While not required by FMCSA rules, a secure mount is essential for “one-touch” operation of your mobile device. Holding a device in your hand while driving is a big no-no. The mount should be located in a fixed position that’s easily reached from the driver’s seat while wearing a seatbelt. Also, it should not be placed where it can block the driver’s view out the windshield.

2. Go Hands-Free with a Headset or Speakerphone

You are allowed to initiate, answer or terminate a call from a mobile device or a headset as long as it can be done with a “one-touch” function. If your vehicle doesn’t have a built-in speakerphone, then a convenient way of doing this is with a Bluetooth-style headset or a separate speakerphone unit. The choice comes down to personal preference. A headset may cause you discomfort if worn all day while a speakerphone may be prone to picking up more background noise in your truck.

3. Use Voice Dialling

No one remembers phone numbers these days and looking through a list of contacts is too time-consuming. For complete hands-free operation, speaking a name to dial is the only way to go. Activating voice dialling is simple if you are using a Bluetooth headset or speakerphone. Once you pair it with your phone, voice dialing is usually already activated for you. Touch a button, speak the name and it will dial. If you want to use your phone’s screen to voice dial then the best option is to put your phone into car mode for “one touch” operation.
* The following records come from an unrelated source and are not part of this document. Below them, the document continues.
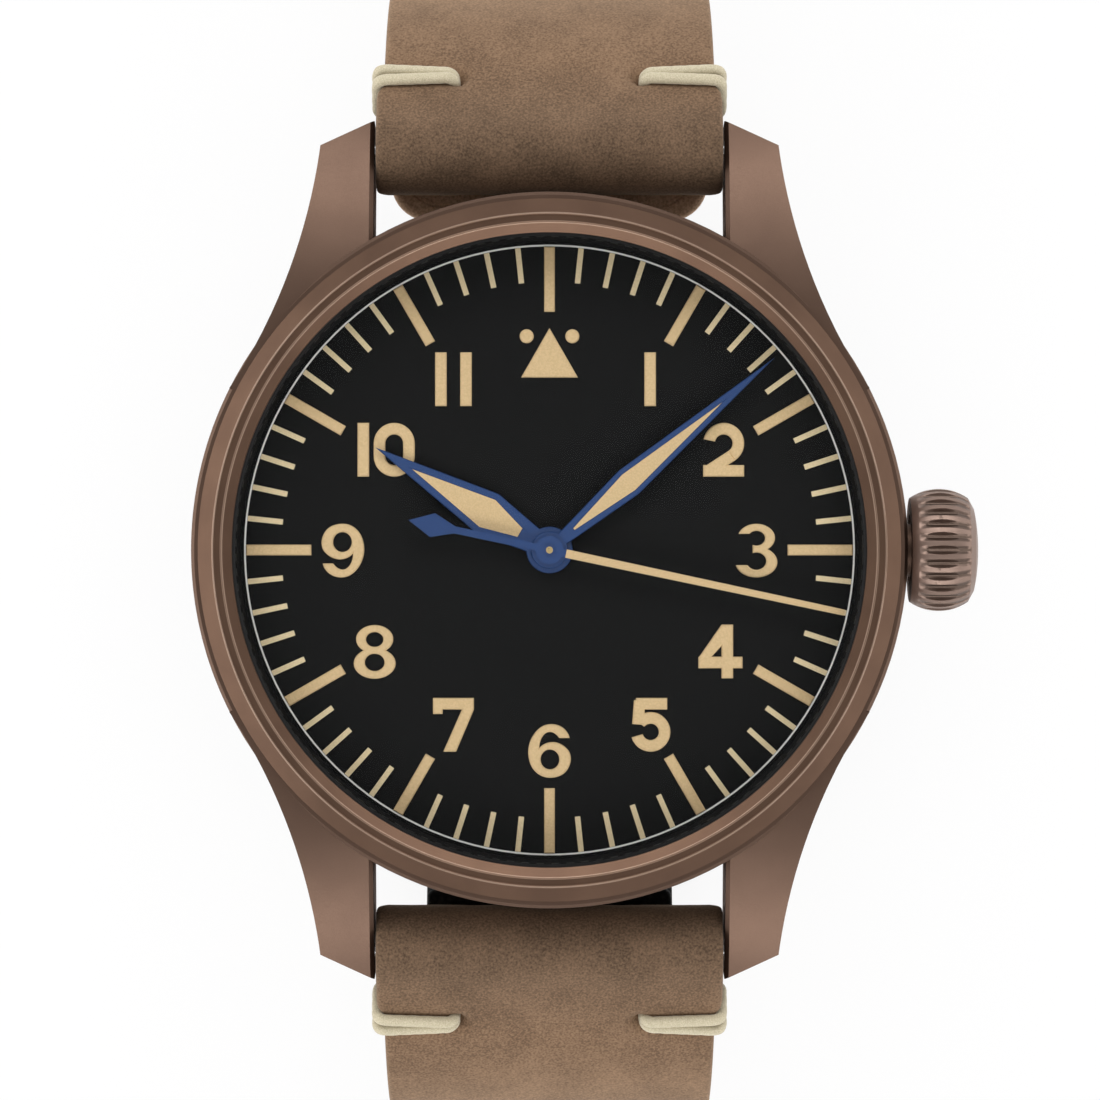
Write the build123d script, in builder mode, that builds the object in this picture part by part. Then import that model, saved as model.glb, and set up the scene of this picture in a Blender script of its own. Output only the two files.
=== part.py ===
from build123d import *
import math
import os

os.makedirs("parts", exist_ok=True)

# Case and back: +X to the crown, +Y to twelve, +Z out of the dial, zero on the back's outer face
case_diameter = 41.0
band_bottom_chamfer = 0.6
band_top_draft = 0.12
band_draft_height = 1.8
band_edge_break = 0.18
back_plate_thickness = 1.1
back_boss_wall = 0.9
back_boss_height = 1.5
back_notches = 6
back_notch_width = 2.0
back_notch_depth = 0.5
back_thread_clearance = 0.05
back_gasket_inset = 0.4
back_gasket_width = 0.5
back_gasket_height = 0.5
gasket_groove_clearance = 0.05
movement_bay_step = 1.55
back_boss_step = 1.3
back_plate_lip = 1.2
dial_ledge_drop = 0.8
neck_wall = 0.68
shoulder_level = 7.2
neck_step = 1.57
neck_height = 1.0

# Lugs
lug_gap = 20.1
bar_case_distance = 2.5
lug_tip_past_bar = 1.7
lug_root_inset = 2.3
lug_root_y = 9.2
lug_tip_width = 3.08
lug_tip_outer_past_bar = 0.2
lug_waist_width = 4.65
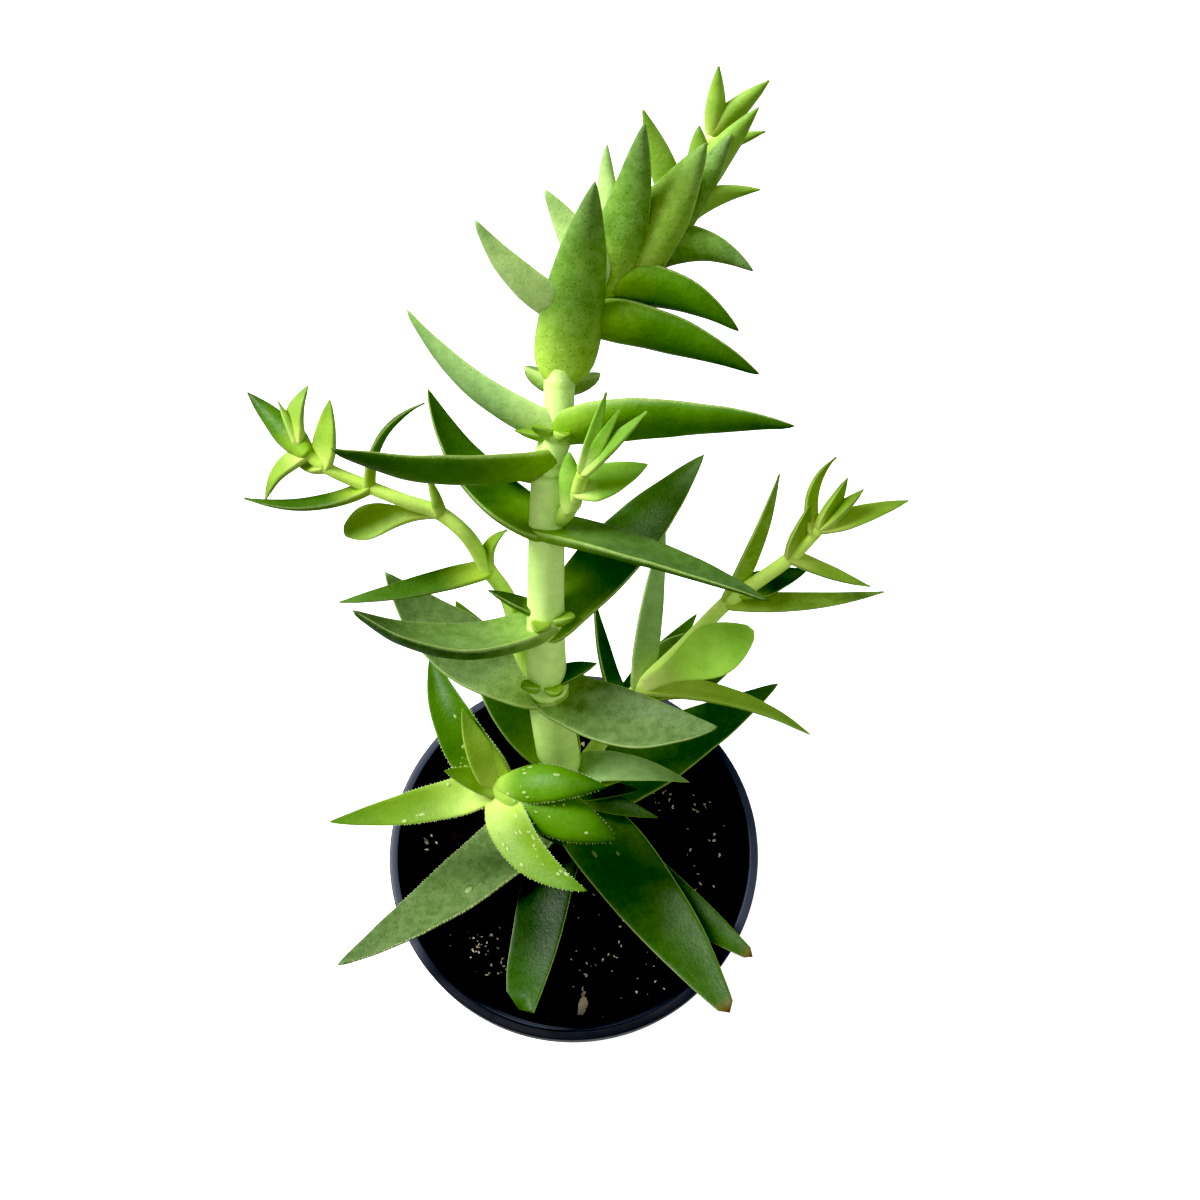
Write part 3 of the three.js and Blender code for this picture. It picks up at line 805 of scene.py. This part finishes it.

4. Needing to Check the Screen

Remember that from a road safety perspective, temporary stops caused by road conditions or traffic signals still count as driving. You can’t start checking BigRoad’s Facebook page just because you are waiting at a red light. There’s only one safe way for you to check and send text messages. Pull off the highway and find a safe parking spot. Once you are parked so that your vehicle can safely remain stationary, you are free to use your phone however you like – send texts, check in with dispatch, look at cat pictures, and so forth.

Distracted Driving Kills

According to The National Highway Traffic Safety Administration, in 2013, there were 3,154 fatal crashes involving distracted drivers. When you take your eyes off the road for just a few seconds, you are essentially driving blind. Your focus is not on the road and you can easily travel past your vehicle’s safe stopping distance without realizing it.

It doesn’t matter whether you’re driving a CMV or a four-wheeler: distracted drivers are a menace to yourself and everyone else on the road. Please keep your eyes on the road and stay safe.